Voilà des causes d’infortune que certains moralistes trouvent inadmissibles dans une fable. Ils prétendent, et noire ami avec eux, qu’une œuvre didactique doit toujours chercher à élever l’âme du lecteur, par la peinture de nobles sentiments, ou de faits qui accusent une certaine force d’âme; et qu’elle doit rejeter tous les détails pénibles, qui peuvent se rapporter à une situation désespérée, parce qu’elle dénote une faiblesse, une défaillance de l’âme. Ils condamnent, par suite, l’énumération des charges du Bûcheron.
A ce système didactique à tendance morale et idéaliste, j’oppose le système artistique, à tendance positive et réaliste de La Fontaine. L’art, pour cet auteur, doit être l’image de la vie, et il doit, pour remplir celte fin, reproduire la réalité, telle qu’elle est, avec ses beaux et ses mauvais côtés.
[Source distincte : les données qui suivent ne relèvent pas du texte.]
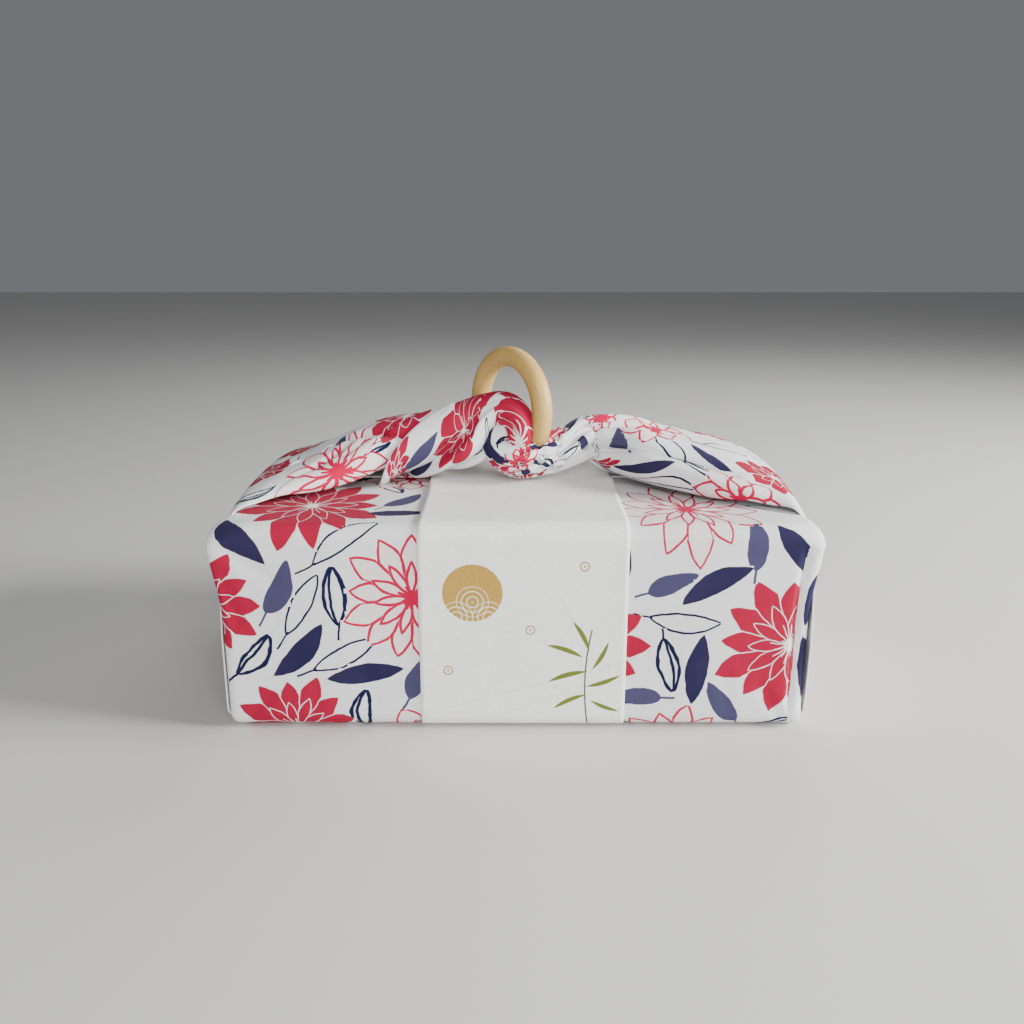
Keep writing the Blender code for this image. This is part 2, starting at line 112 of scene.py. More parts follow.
def arc_lengths(points: Array) -> Array:
    """The distance run along a path of points, from 0 at its first."""
    steps = np.linalg.norm(np.diff(points, axis=0), axis=1)
    return np.concatenate([[0.0], np.cumsum(steps)])


def straight(start: Array, end: Array, pitch: float) -> Array:
    """Points from start to end in steps of about pitch, without start itself."""
    steps = max(1, math.ceil(float(np.linalg.norm(end - start)) / pitch))
    return start + (end - start) * np.linspace(0.0, 1.0, steps + 1)[1:, None]


def rounded_path(corners: Array, rounds: tuple[float, ...], pitch: float) -> Array:
    """A path through corners, each turned with its own round.

    A round of size r at a corner with half angle h starts r / tan(h) before it. Its arc runs
    round the point r / sin(h) along the bisector. All of it is cut in steps of about pitch.

    Args:
        corners: the corners, a row each; the first and last are the path's ends.
        rounds: the size of the round at each corner between the ends.
        pitch: the length of a step.

    Returns:
        The points of the path, a row each.
    """
    path = [corners[0]]
    for before, here, after, size in zip(corners, corners[1:], corners[2:], rounds):
        inward, onward = unit(before - here), unit(after - here)
        half_angle = 0.5 * math.acos(float(np.clip(inward @ onward, -1.0, 1.0)))
        reach = size / math.tan(half_angle)
        centre = here + unit(inward + onward) * size / math.sin(half_angle)
        sweep = math.pi - 2.0 * half_angle
        share = np.linspace(0.0, 1.0, max(4, math.ceil(size * sweep / pitch)) + 1)[:, None]
        first, last = here + inward * reach - centre, here + onward * reach - centre
        path += list(straight(path[-1], first + centre, pitch))
        arc = np.sin((1.0 - share) * sweep) * first + np.sin(share * sweep) * last
        path += list(centre + arc[1:] / math.sin(sweep))
    path += list(straight(path[-1], corners[-1], pitch))
    return np.array(path)


def cubic_rows(table: Array, places: Array, at: Array) -> Array:
    """Rows between those of a table, on a cubic through them.

    Between two rows each column is the cubic with their values and slopes, where a slope is
    the difference quotient of the two neighbours.

    Args:
        table: the rows.
        places: where each row lies along the run.
        at: where the new rows lie.

    Returns:
        The new rows.
    """
    slope = np.gradient(table, places, axis=0)
    i = np.clip(np.searchsorted(places, at, side="right") - 1, 0, len(places) - 2)
    step = (places[i + 1] - places[i])[:, None]
    k = ((at - places[i]) / (places[i + 1] - places[i]))[:, None]
    return (
        (2 * k**3 - 3 * k**2 + 1) * table[i]
        + (k**3 - 2 * k**2 + k) * step * slope[i]
        + (3 * k**2 - 2 * k**3) * table[i + 1]
        + (k**3 - k**2) * step * slope[i + 1]
    )


# Meshes


def quads(rows: int, columns: int, flip: bool = False, closed: bool = False) -> Array:
    """The faces of a grid of points, a row of four corners each.

    Args:
        rows: how many rows of points there are.
        columns: how many points are in a row.
        flip: turns the faces over.
        closed: joins the last column to the first.

    Returns:
        The corner numbers.
    """
    numbers = np.arange(rows * columns).reshape(rows, columns)
    if closed:
        numbers = np.concatenate([numbers, numbers[:, :1]], axis=1)
    corners = [numbers[:-1, :-1], numbers[:-1, 1:], numbers[1:, 1:], numbers[1:, :-1]]
    faces = np.stack([c.ravel() for c in corners], axis=1)
    return faces[:, ::-1] if flip else faces


def carried(x: Array, path: Array, normals: Array, out: Array) -> Array:
    """A grid of points: a profile in the Y-Z plane carried along X.

    Args:
        x: where the columns lie.
        path: the profile's points.
        normals: its outward normals.
        out: how far each point of the grid is moved out along them.

    Returns:
        The grid.
    """
    y, z = (path[:, k : k + 1] + normals[:, k : k + 1] * out for k in (0, 1))
    return np.stack([np.broadcast_to(x, out.shape), y, z], axis=-1)


def mesh_piece(name: str, points: Array, faces: Array) -> Object:
    """Makes an object from points in mm and faces of four corners, with its place in its mesh.

    Args:
        name: the object's name.
        points: its points, in mm.
        faces: the corners of each face.

    Returns:
        The object.
    """
    mesh = bpy.data.meshes.new(name)
    mesh.from_pydata((points * MM).reshape(-1, 3).tolist(), [], faces.tolist())
    mesh.validate()
    mesh.shade_smooth()
    piece = bpy.data.objects.new(name, mesh)
    bpy.context.scene.collection.objects.link(piece)
    return piece


def write_uv(piece: Object, name: str, corners: Array) -> None:
    """Gives a piece a UV map, from a place for each corner of each face."""
    piece.data.uv_layers.new(name=name).data.foreach_set("uv", corners.ravel())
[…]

C’est, pour cette raison, qu’il a retracé, dans notre espèce, les causes du désespoir du malheureux Bûcheron, et qu’il a rappelé les charges de famille et les charges fiscales, qui rendent sa condition intolérable. En cela, il a été fidèle au principe de l’imitation de la nature.
Mais, ajoute-t-on, cet auteur parle comme un pamphlétaire quand il critique les charges fiscales, que supporte le Bûcheron. Est-ce là le langage qui convient dans une fable ? Je réponds que le fabuliste prend les choses telles qu’elles sont, et qu’il les dépeint telles qu’il les voit. De là, à demander, comme un pamphlétaire, la réformation de l’état de choses, il y a loin. La Fontaine, d’ailleurs, n’était pas homme à jouer ce rôle-là. Il a toujours passé, aux yeux de ses contemporains, pour un homme simple, résigné, soumis à la Providence et aux lois établies.
On ne peut pas, non plus, incriminer sa morale : un fabuliste n’est pas un sermonnaire. C’est un moraliste dramatique et non un moraliste dogmatique. L’enseignement du bien, ou des principes de conduite que les hommes doivent suivre dans la vie, n’est pas son affaire. S’il se laissait absorber, en écrivant, par l’intention morale du sujet, il serait obligé de déformer la réalité, dans son récit, pour l’accommoder à la fin qu’il a en vue, et son œuvre ne serait plus l’image de la vie. Elle en donnerait une fausse idée.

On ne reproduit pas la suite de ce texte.